The visas were overnighted to me yesterday and are now in hand.  Now that that hurdle is crossed I only have some packing to do and I can be ready.  I plan to take some BookPeople Tshirts and bumper stickers to hand out to anyone who cares.  I am looking forward to the day of travel.  We got the good news that we had been “upgraded” to the President Hotel in Moscow.  It was built in 1983 and was used for heads of state on their visits to Moscow.  It looks like one of the giant Soviet projects I remember from my trip to Moscow in 1977, but it is being billed as 5 star so we will see.

September 4–Arrival

The flight was uneventful.  We left Austin at 9:00 am and after changing planes in Houston and Washington we arrived in Moscow at 2:00 am Austin time (11:00 am in Moscow). We sat by an American diplomat who gave us lots of tips on  what to expect and what to do.  It was a lucky break to sit there even though the diplomat was not too crazy about living in Moscow.

We were welcomed to Russia a few seconds after getting off the plane.  Crowds of people surged out of all the planes and were directed to Passport Control.  After several turns and winding up and down stairs we got to the large room where they check your passport.  There were probably 1200 people in the room and only 7 posts.  I noticed that the Russians don’t form lines.  Instead everyone pushed forward until they were standing on the heels of the person in front of them and then they started shoving.  It only took an hour and a half to get to the little booth and then we found that after we cleared we had to go to the next “line” for Customs.  30 more minutes and we were in the arrivals hall where we were met by Maria.

Maria had been sent to pick us up and escort us back to the hotel by our hosts, the Russian Federal Agency for Press and Mass Communications.  She was extremely pleasant.  The ride to the hotel was about an hour more through the coolest weather and greenest countryside I have seen since last spring.  It turned out that Maria teaches business management at the university and picked us up because “they called and asked”.  I never found out who called.

Hotel President is swell.  It was built in 1983 as a hotel for heads of state on state visits so it is grand in the Soviet style.  Our room turned out to be great with a view across the Moscow River over to the Kremlin (pretty cool).  We settled in and then headed out to walk a little, get something to eat and look around.  After a short walk we came to “Chocolatanista” and sat down for a snack and some coffee.  That is when I remembered that I had not changed any money so I was kopeckless.  Fortunately they took credit cards so we moved on.  Today is Moscow City Day so lots of roads were closed to traffic and there was entertainment all over the place.
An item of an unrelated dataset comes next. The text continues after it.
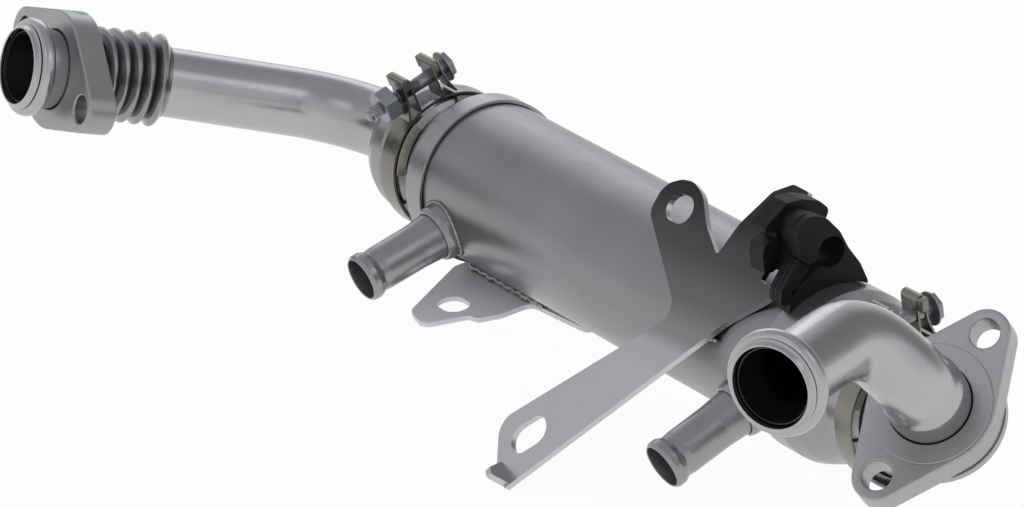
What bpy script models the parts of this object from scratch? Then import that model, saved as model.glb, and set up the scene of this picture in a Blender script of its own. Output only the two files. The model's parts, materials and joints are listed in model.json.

We walked by several parades (thousands of university students with flags from their colleges), street performers, kids’ stuff and finally to a big rock show like ACL except the music was not very good and the bands seemed to just sing the lyrics along to recordings of their music.  Thousands of people were in the streets enjoying the show and the good weather.

I was finally able to change some money in the extra-upscale indoor mall, GUM.  The way that worked was that I tried to pay for some coffee with a credit card but was told they don’t accept them.  So I asked if the waiter knew anywhere I could change money.  He told me to wait and about 30 seconds later returned with a guy who seemed to be prepared to do currency exchanges anywhere out of a leather purse he carried.  10 seconds later I had my roubles.

The we wandered around until we stumbled across the Bolshoi Ballet building.  The building is quite impressive even without seeing the dancers.  My only regret about this trip is that there is no performance scheduled while we are here.  It would have been amazing to see the whole troupe here in Moscow. They are doing a massive renovation of the building so it should be magnificent in the near future.

We concluded the evening with more walking and dinner.  It was 10:00 pm and I was exhausted.  So back to the hotel on the metro to attempt to sleep.  Suddenly it felt like 3 pm and I was awake (Austin time again).  I tried reading, writing, anything but did not fall asleep until probably 1 am.